B2's free tier includes 2,500 Class B transactions per day (downloads, includes chunk fetches during restore) and 2,500 Class C transactions (uploads, list operations). When you're using the S3-compat layer, every operation goes through an S3-to-B2 translation layer that occasionally does two B2 API calls for one logical S3 call. On a 200 GB repository restore, this was chewing through 30–40% of the daily free quota before I'd moved 20 GB.

The native backend uses B2's b2_upload_large_file multipart API directly and batches chunk fetch ranges using Range headers against pack files. On the same 200 GB restore, API call count dropped by about 60%.

export B2_APPLICATION_KEY_ID="your-key-id"
export B2_APPLICATION_KEY="your-application-key"

fh init --repo b2://my-bucket/frostholm-home

One thing to configure on the B2 side: set a lifecycle rule to hide old file versions after 1 day. When fh prune runs, it deletes old pack files by uploading a "hide" marker rather than a real delete (B2 charges for delete API calls). The lifecycle rule cleans up automatically. Without it, hidden versions accumulate and inflate your storage bill.

FastCDC-inspired chunker

The original Frostholm chunker used Rabin fingerprinting — the same algorithm restic uses. It works, but Rabin has a known weakness: the rolling hash is computed over every byte, which creates a throughput ceiling. On modern hardware with fast NVMe storage, the chunker was the bottleneck during backup, not I/O.

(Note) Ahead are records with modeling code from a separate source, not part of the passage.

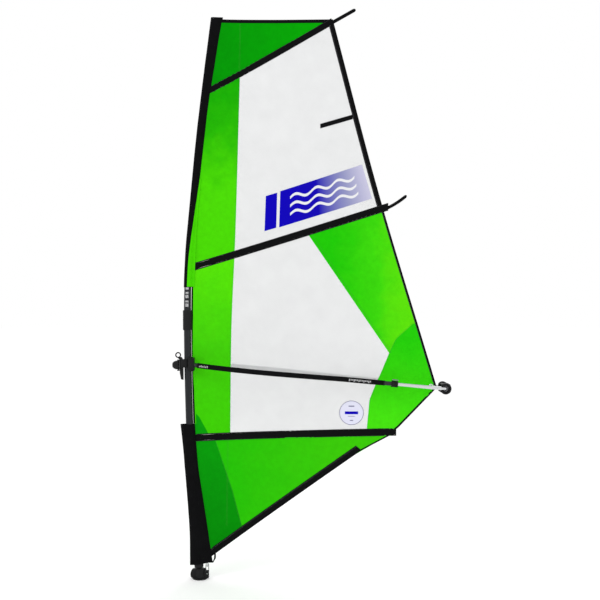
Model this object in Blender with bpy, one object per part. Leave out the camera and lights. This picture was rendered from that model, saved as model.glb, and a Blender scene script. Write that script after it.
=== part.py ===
"""Windsurf sail rig: mast, sail, boom and mast base, rigged and tensioned.

Frame, in metres: the origin is the centre of the mast base's underside, +Z runs up the mast, +X runs aft
towards the clew and Y runs through the sail's thickness, with the belly of the sail on the +Y side.
"""
import math

import bmesh
import bpy
from mathutils import Matrix, Vector

# ---- driving dimensions -------------------------------------------------------------------------------------
GAP = 0.0003                 # left between touching pieces
CLOTH = 0.0012               # thickness of a sail panel
TAPE = 0.0020                # thickness of an edge tape
SEAM = 0.0008                # each panel stops this far short of its seam, where the real ones are lapped

MAST_AXIS = [(0.0, 0.0), (0.55, -0.0437), (1.0, -0.0665), (1.66, -0.079), (2.03, -0.070), (2.26, -0.052),
             (2.86, 0.004), (3.56, 0.0875)]          # (height, x)
MAST_FOOT_Z = 0.150
MAST_JOINT_Z = 1.600
MAST_TOP_Z = 3.530
MAST_RADIUS = 0.023
MAST_TIP_RADIUS = 0.012
MAST_WALL = 0.0022
BAND_Z = (1.565, 1.690)       # rubber band over the mast's joint
BAND_RADIUS = 0.029
FERRULE_HALF = 0.12           # half length of the inner joint tube
EXTENSION_Z = (0.069, 0.480)
HEIGHT_COLLAR_Z = 0.072
HEIGHT_COLLAR_RADIUS = 0.0285

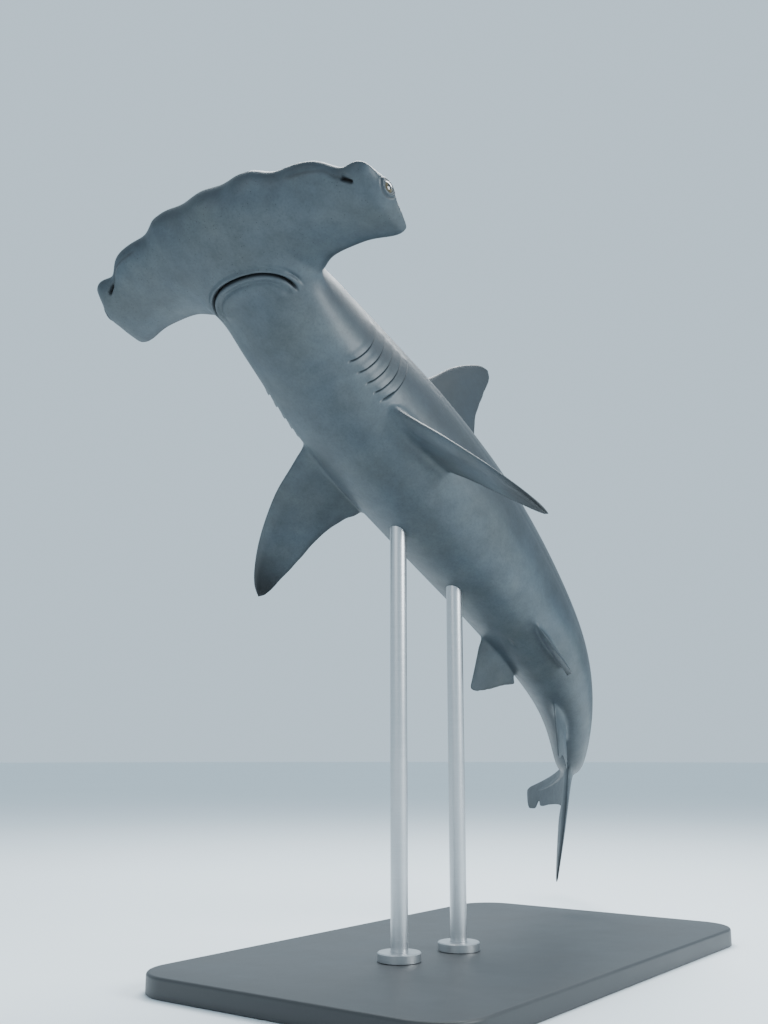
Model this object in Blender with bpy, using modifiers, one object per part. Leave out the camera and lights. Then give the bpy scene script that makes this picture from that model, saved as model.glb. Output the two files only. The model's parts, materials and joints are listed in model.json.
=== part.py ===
"""Scalloped hammerhead shark at life size, held in a climbing turn by a plate and two rods.

World axes: +Z up, the shark heads towards -Y, its left side faces +X. The origin is the middle
of the base plate's underside. The body is first laid out straight, nose at the origin, then bent
along its spine and set at its climb and bank.
"""
import math

import bpy
import bmesh
import numpy as np
from mathutils import Vector
from mathutils.bvhtree import BVHTree

# Driving sizes in metres
TOTAL_LENGTH = 2.50
GAP = 0.0003
SKIN_OFFSET = 1.15 * GAP

# Pose of the whole animal: nose in the world, climb and bank in degrees (left side high)
NOSE = (-0.047, -0.849, 1.490)
CLIMB = 31.9
BANK = 9.6

# Bends of the spine: start and length as fractions of the total length,
# then the turn to the right and the droop in degrees
BENDS = (
    (0.100, 0.180, -7.8, 0.0),
    (0.280, 0.250, 7.0, 0.0),
    (0.508, 0.242, 26.7, 0.0),
    (0.720, 0.260, 19.5, 0.0),
    (0.120, 0.250, 0.0, 3.5),
    (0.400, 0.320, 0.0, 8.8),
)

# All lengths from here to the stand are fractions of the total length
HEAD_HALF = 0.1405
NECK_STATION = 0.1033
NECK_HALF = 0.0488

# Trunk: stations behind the nose, half width, back height and belly depth
STATIONS = (0.09, 0.1033, 0.13, 0.20, 0.28, 0.36, 0.46, 0.56, 0.64, 0.70, 0.74, 0.80, 0.88, 0.97)
HALF_WIDTH = (0.0480, 0.0482, 0.0482, 0.0536, 0.0565, 0.0553, 0.0490, 0.0398, 0.0282, 0.0196,
              0.0136, 0.0068, 0.0036, 0.0010)
BACK = (0.0350, 0.0420, 0.0520, 0.0630, 0.0685, 0.0670, 0.0590, 0.0445, 0.0310, 0.0215,
        0.0155, 0.0078, 0.0040, 0.0010)
BELLY = (0.0330, 0.0370, 0.0425, 0.0540, 0.0620, 0.0610, 0.0540, 0.0430, 0.0305, 0.0210,
         0.0150, 0.0070, 0.0036, 0.0010)
RING_STATIONS = (0.124, 0.148, 0.172, 0.196, 0.222, 0.25, 0.28, 0.312, 0.346, 0.38, 0.42, 0.46,
                 0.50, 0.54, 0.58, 0.62, 0.652, 0.682, 0.708, 0.732, 0.762, 0.80, 0.85,
                 0.90, 0.94)
RING = 16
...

The new chunker is based on the FastCDC algorithm from the 2016 USENIX ATC paper (Xia et al.). The key insight is using a gear table (a lookup table of random 64-bit values indexed by byte value) instead of a polynomial hash. The rolling window can be updated with a single XOR and table lookup per byte, which is significantly cheaper than Rabin's multiply-and-mod.

FastCDC also uses a two-threshold approach: a "small" threshold for fast cut-point detection and a "normal" threshold for the regular distribution. This reduces the number of very small chunks without sacrificing deduplication quality.

Benchmark results on a 180 GB photo library (M2 MacBook Air, reading from internal SSD):

Chunker	Throughput	Avg chunk size	Dedup ratio
Rabin (v0.3)	820 MB/s	1.8 MB	0.96×
FastCDC (v0.4)	1,140 MB/s	2.1 MB	0.97×

The dedup ratio is nearly identical because the workload (RAW photos) doesn't deduplicate well regardless of chunker. On a code repository the improvement is more visible because FastCDC's larger average chunk size means fewer index entries and less index overhead.

Breaking change: existing repositories can still be read correctly — the pack file format is unchanged. But new chunks written by v0.4 use the FastCDC layout, so the repository will contain a mix of formats until you run fh migrate v4. Migration rewrites all existing pack files with FastCDC chunks. It's optional; mixed repositories work fine. Migration takes roughly the same time as a full restore + re-backup.

Parallel restore

Before v0.4, restore was single-threaded: fetch chunk → decrypt → write → repeat. For local repositories this was fine (memory bandwidth limited). For remote backends it was terrible — each chunk fetch blocked on network latency before the next one started.

v0.4 restore uses a pipeline with configurable parallelism:

# Default parallelism: 4 concurrent chunk fetches
fh restore --repo b2://my-bucket/frostholm-home --snapshot latest --target /tmp/out

# Increase for high-bandwidth connections
fh restore --repo b2://my-bucket/frostholm-home --snapshot latest --target /tmp/out \
    --parallelism 16

On a 1 Gbps connection restoring from B2 Europe, parallelism=16 restored 50 GB in 7 minutes. With parallelism=1 (v0.3 behavior) it took 31 minutes. The difference is almost entirely latency hiding.

fh diff

A frequently requested feature. Given two snapshot IDs, fh diff shows what changed between them:

fh diff --repo /mnt/backup/home abc12345 def67890

# M  Documents/taxes/2026.pdf  (42 KB → 118 KB)
# A  Pictures/iceland-trip/DSC_0847.ARW
# A  Pictures/iceland-trip/DSC_0848.ARW
# D  Downloads/old-stuff.zip
# ...

M = modified, A = added, D = deleted. The size column shows old → new for modified files. Pass --json for machine-readable output.

Upgrade

go install github.com/e-var/frostholm/cmd/fh@latest
# or
brew upgrade frostholm

If you're using the B2 backend for the first time, see the backend docs for bucket configuration tips. Full release notes are in the changelog.